Written instruction - All of the data below should be written out exactly.

Given material -
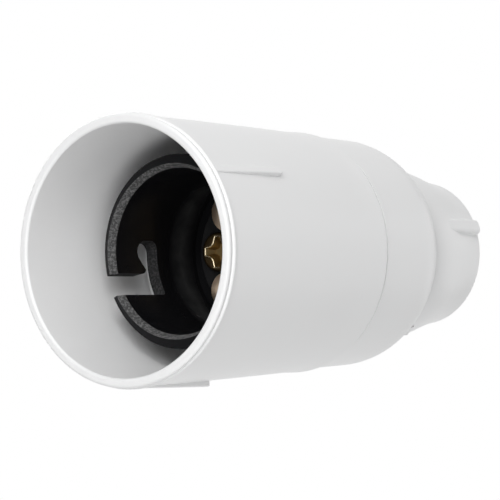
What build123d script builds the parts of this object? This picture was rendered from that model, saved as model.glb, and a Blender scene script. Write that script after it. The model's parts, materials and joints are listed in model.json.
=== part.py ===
"""A white bayonet lamp holder with a cord grip, in millimetres.

The holder stands on its mouth. The rim of the mouth lies on z = 0, Z is the axis of
the socket, and the cord would leave at the top. Angles are counted from +X.
"""
from build123d import *
import os
from math import atan2, cos, radians, sin, tan

os.makedirs("parts", exist_ok=True)

# Clearances between pieces
thread_clearance = 0.3  # radial, between the collars of a screwed pair
seat_clearance = 0.3  # along the axis, where a piece screws up against another
running_clearance = 0.08  # radial, round a piece that slides
fit_clearance = 0.05  # round a piece that is pushed or screwed into its seat
thread_lead = 0.3  # bevel at the mouth of a screwed pair
thread_depth = 0.45  # from the crest of a thread to its root, where the solid is left plain
thread_land = 1.0  # plain collar at the end of a threaded stretch
cut_margin = 1.0  # how far a cut runs past the piece

# Which side each of a pair stands on
contact_sides = (("upper", 1), ("lower", -1))
screw_sides = (("left", 1), ("right", -1))

# Front skirt: a tapered tube with a lip, a bead and three ribs round its mouth
skirt_length = 37.0
skirt_front_radius = 18.42
skirt_front_wall = 1.22
skirt_belly = 0.08
skirt_band_wall = 1.27
skirt_band_length = 3.6
skirt_band_blend = 40.0
lip_proud = 0.13
lip_inner_round = 0.4
lip_outer_round = 0.45
bead_proud = 0.28
bead_height = 1.3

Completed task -
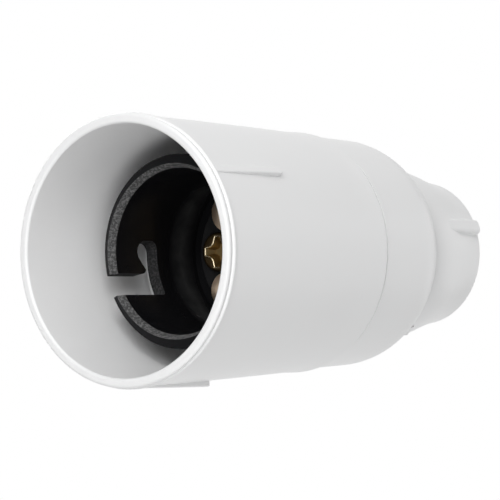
What build123d script builds the parts of this object? This picture was rendered from that model, saved as model.glb, and a Blender scene script. Write that script after it. The model's parts, materials and joints are listed in model.json.
=== part.py ===
"""A white bayonet lamp holder with a cord grip, in millimetres.

The holder stands on its mouth. The rim of the mouth lies on z = 0, Z is the axis of
the socket, and the cord would leave at the top. Angles are counted from +X.
"""
from build123d import *
import os
from math import atan2, cos, radians, sin, tan

os.makedirs("parts", exist_ok=True)

# Clearances between pieces
thread_clearance = 0.3  # radial, between the collars of a screwed pair
seat_clearance = 0.3  # along the axis, where a piece screws up against another
running_clearance = 0.08  # radial, round a piece that slides
fit_clearance = 0.05  # round a piece that is pushed or screwed into its seat
thread_lead = 0.3  # bevel at the mouth of a screwed pair
thread_depth = 0.45  # from the crest of a thread to its root, where the solid is left plain
thread_land = 1.0  # plain collar at the end of a threaded stretch
cut_margin = 1.0  # how far a cut runs past the piece

# Which side each of a pair stands on
contact_sides = (("upper", 1), ("lower", -1))
screw_sides = (("left", 1), ("right", -1))

# Front skirt: a tapered tube with a lip, a bead and three ribs round its mouth
skirt_length = 37.0
skirt_front_radius = 18.42
skirt_front_wall = 1.22
skirt_belly = 0.08
skirt_band_wall = 1.27
skirt_band_length = 3.6
skirt_band_blend = 40.0
lip_proud = 0.13
lip_inner_round = 0.4
lip_outer_round = 0.45
bead_proud = 0.28
bead_height = 1.3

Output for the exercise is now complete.